Amaka Umeh, Eva Foote, and Dakota Jamal Wellman in Fall on Your Knees. Photo: John Lauener.

In a multi-way partnership among the NAC English Theatre, Vita Brevis Arts, Canadian Stage, Neptune Theatre, and Grand Theatre, the two-part series of Fall on Your Knees just completed its run in Ottawa at the National Arts Centre. The production follows the Piper family through three generations from the cliffside community of Cape Breton, Nova Scotia to the urban sprawl of New York City. It is a tale of love, loss, family, secrecy, and redemption.

I originally read MacDonald’s award-winning novel when I was in high school and remember being entranced and at times shocked by the actions of the Piper family, from James’ blossoming and wildly inappropriate affection for his daughter Kathleen to Frances and Mercedes’ seemingly misguided but good-natured love for their family unit. So when I first heard of the adaptation, I was eager to see how the Pipers’ family secrets and the characters that shouldered them would be brought to life. In doing my own research, I was excited to learn that MacDonald had originally envisioned this novel as a play, but the stage directions quickly became prose.

From the start, the performance moves seamlessly from scene to scene, with most of the cast remaining on stage for the entire duration, acting as sound, set, and performer. When not centre, actors would use their bodies as tables, scarecrows, and stagehands.

Even as Kathleen Piper, our protagonist (and sometimes antagonist) is born, the talented operatic performer Samantha Hill uses her voice to create these eerily accurate coos and cries from centre stage. This tradition continues throughout the play as Mercedes, Frances, Lily, and Ambrose are also introduced to the story and audience alike.

The staging itself is simple, utilizing multiple chairs and ladders to allow for different sets to be envisioned and the simple turn of a piano to create an entirely new home.

Janelle Cooper, Samantha Hill, and Drew Moore in Fall on Your Knees.

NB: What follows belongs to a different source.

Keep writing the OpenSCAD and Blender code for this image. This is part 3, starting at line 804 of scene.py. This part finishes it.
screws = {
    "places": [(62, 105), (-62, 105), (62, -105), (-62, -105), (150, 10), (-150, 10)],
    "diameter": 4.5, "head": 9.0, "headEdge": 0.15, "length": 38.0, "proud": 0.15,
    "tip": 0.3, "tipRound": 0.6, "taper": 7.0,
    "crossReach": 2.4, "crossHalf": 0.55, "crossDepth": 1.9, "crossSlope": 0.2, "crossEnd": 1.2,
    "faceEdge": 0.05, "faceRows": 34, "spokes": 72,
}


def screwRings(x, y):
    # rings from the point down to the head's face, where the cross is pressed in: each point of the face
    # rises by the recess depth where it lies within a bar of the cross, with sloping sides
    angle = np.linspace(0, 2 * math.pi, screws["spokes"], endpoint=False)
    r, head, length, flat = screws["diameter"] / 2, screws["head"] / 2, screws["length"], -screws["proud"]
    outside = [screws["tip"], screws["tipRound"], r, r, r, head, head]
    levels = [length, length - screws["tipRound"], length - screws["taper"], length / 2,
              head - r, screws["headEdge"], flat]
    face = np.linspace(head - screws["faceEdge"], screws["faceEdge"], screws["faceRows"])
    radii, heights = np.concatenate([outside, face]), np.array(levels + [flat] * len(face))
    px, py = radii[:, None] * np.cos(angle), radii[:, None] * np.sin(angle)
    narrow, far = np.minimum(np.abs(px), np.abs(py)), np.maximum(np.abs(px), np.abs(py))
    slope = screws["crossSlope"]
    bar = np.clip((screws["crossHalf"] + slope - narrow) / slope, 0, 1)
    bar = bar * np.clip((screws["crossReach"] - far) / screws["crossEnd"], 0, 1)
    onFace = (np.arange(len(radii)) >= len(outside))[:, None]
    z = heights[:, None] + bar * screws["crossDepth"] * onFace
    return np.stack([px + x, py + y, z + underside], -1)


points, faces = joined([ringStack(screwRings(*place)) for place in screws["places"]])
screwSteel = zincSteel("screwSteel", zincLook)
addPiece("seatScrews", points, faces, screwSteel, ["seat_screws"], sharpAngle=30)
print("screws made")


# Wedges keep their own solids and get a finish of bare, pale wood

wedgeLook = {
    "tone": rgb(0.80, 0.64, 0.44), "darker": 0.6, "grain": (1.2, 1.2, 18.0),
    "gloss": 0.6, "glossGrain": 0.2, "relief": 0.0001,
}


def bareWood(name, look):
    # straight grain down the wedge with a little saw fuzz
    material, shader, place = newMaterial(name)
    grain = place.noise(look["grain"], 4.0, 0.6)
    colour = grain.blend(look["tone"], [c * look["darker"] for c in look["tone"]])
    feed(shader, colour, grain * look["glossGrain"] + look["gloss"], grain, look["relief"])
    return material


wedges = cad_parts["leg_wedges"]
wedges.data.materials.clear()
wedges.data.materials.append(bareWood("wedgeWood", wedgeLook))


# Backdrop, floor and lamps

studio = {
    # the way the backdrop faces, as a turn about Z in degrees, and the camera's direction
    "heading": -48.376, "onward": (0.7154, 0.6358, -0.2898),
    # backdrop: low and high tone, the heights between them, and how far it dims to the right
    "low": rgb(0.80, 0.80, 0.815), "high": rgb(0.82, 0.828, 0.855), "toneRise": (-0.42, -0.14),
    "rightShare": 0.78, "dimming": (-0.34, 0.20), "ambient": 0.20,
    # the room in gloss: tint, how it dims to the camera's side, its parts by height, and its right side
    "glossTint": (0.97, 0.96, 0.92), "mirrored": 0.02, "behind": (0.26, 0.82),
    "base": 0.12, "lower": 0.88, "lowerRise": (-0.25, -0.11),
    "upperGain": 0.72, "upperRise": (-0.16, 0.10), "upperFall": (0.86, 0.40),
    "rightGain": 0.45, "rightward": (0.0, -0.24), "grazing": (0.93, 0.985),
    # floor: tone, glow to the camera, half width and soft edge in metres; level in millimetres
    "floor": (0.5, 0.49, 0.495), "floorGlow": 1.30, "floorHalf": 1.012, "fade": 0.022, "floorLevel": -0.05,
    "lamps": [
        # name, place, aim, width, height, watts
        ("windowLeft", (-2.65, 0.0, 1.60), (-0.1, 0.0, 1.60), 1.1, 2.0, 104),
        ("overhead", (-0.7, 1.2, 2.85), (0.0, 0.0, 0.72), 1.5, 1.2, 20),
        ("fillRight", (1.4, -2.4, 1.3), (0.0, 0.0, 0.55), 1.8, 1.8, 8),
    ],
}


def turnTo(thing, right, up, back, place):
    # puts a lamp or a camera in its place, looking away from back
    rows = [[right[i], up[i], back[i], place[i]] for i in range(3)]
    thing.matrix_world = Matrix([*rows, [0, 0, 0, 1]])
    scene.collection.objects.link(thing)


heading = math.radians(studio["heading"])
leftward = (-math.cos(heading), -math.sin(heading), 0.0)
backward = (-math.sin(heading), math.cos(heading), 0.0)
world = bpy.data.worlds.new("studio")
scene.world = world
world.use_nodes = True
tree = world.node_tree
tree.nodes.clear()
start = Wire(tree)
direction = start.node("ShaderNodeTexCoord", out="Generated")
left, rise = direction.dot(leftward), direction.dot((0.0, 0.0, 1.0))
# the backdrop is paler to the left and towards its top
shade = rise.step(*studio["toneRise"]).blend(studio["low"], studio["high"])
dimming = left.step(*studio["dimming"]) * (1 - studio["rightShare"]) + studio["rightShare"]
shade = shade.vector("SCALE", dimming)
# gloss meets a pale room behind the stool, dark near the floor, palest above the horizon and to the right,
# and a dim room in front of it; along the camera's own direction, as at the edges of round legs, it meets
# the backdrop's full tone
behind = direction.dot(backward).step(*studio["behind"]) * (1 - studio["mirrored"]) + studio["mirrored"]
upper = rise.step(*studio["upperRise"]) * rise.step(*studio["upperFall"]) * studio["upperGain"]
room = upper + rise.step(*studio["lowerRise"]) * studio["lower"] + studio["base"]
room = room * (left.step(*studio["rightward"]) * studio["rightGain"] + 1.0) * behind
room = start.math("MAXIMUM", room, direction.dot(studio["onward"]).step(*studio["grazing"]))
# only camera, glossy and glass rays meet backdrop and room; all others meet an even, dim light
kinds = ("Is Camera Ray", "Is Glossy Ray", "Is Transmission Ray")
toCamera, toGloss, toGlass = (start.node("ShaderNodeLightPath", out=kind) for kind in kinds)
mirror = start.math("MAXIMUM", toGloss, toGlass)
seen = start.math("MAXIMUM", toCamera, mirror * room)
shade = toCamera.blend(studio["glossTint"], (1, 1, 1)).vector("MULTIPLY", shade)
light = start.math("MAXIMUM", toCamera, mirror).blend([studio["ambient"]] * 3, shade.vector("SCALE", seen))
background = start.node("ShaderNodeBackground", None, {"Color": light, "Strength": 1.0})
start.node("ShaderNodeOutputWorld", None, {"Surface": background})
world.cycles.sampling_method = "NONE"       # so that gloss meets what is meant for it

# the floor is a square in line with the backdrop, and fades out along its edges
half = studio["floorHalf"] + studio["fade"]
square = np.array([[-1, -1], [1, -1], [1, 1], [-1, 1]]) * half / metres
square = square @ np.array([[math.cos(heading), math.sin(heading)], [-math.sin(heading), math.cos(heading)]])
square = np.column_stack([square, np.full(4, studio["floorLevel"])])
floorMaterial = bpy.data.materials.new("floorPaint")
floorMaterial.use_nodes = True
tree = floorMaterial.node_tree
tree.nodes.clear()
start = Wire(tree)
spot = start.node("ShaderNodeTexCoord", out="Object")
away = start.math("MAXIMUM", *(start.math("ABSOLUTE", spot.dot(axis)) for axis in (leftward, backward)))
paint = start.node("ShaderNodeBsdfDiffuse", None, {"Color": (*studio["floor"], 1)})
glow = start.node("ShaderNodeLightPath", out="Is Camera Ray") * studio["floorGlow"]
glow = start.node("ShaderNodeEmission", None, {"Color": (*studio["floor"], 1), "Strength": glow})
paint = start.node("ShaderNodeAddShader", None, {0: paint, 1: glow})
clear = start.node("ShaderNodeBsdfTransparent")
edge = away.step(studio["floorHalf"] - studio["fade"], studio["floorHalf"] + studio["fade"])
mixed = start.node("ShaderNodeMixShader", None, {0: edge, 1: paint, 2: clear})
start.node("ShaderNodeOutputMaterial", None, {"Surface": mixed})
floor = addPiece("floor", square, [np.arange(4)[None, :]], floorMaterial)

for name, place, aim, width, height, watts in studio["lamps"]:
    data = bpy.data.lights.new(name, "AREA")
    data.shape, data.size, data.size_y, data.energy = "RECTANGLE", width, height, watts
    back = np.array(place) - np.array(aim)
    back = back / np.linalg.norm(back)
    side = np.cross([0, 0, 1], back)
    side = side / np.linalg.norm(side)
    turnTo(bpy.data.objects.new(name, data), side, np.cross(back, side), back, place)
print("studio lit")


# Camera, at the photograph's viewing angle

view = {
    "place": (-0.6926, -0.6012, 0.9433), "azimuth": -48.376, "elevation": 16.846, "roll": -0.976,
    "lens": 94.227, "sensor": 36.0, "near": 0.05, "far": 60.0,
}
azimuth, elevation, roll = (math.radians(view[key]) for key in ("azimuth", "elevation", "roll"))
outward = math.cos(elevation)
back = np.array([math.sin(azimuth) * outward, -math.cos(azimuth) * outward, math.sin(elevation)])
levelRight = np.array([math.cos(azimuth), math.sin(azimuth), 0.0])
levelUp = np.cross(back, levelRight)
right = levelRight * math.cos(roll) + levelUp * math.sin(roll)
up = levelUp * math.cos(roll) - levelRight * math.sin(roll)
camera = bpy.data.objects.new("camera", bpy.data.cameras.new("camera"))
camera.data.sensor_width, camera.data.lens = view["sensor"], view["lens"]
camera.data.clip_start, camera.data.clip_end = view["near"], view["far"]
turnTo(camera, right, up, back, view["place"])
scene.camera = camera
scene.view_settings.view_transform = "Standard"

Photo: John Lauener.

Music plays a vital role throughout the two-night event, with a band on stage for the entire show, taking centre stage during brilliant recreations of desegregated jazz bars in Harlem. Tibetan singing bowls on stage also help to transition the audience from scene to scene. In a sense, the music becomes a character in and of itself. It is the love of music that brings Materia and James together, draws the hopeful Kathleen to New York, and ignites an illicit affair between vocalist and accompanist.

During the last half of Part 2, the piano strung up high above the stage along with empty chairs reminds audiences: “They’re all dead now.” The very same words that began our journey.

Deborah Hay’s performance as Frances Piper kept audiences enamoured with the complexity of her character. Standing on her head in the first number of Part 2, Hay as Frances delivered each line and song with humour, insanity, intelligence, and in the end, a kind, calm and quiet forgiveness.

The two-part production is a lot to take in, six hours in total. But to make it any shorter, audiences would lose out on much-needed character development, lighter sequences to brighten the harder-to-swallow moments or even entire characters.


Fall on Your Knees ends its premiere tour at the Grand Theatre in London from March 29 to April 2.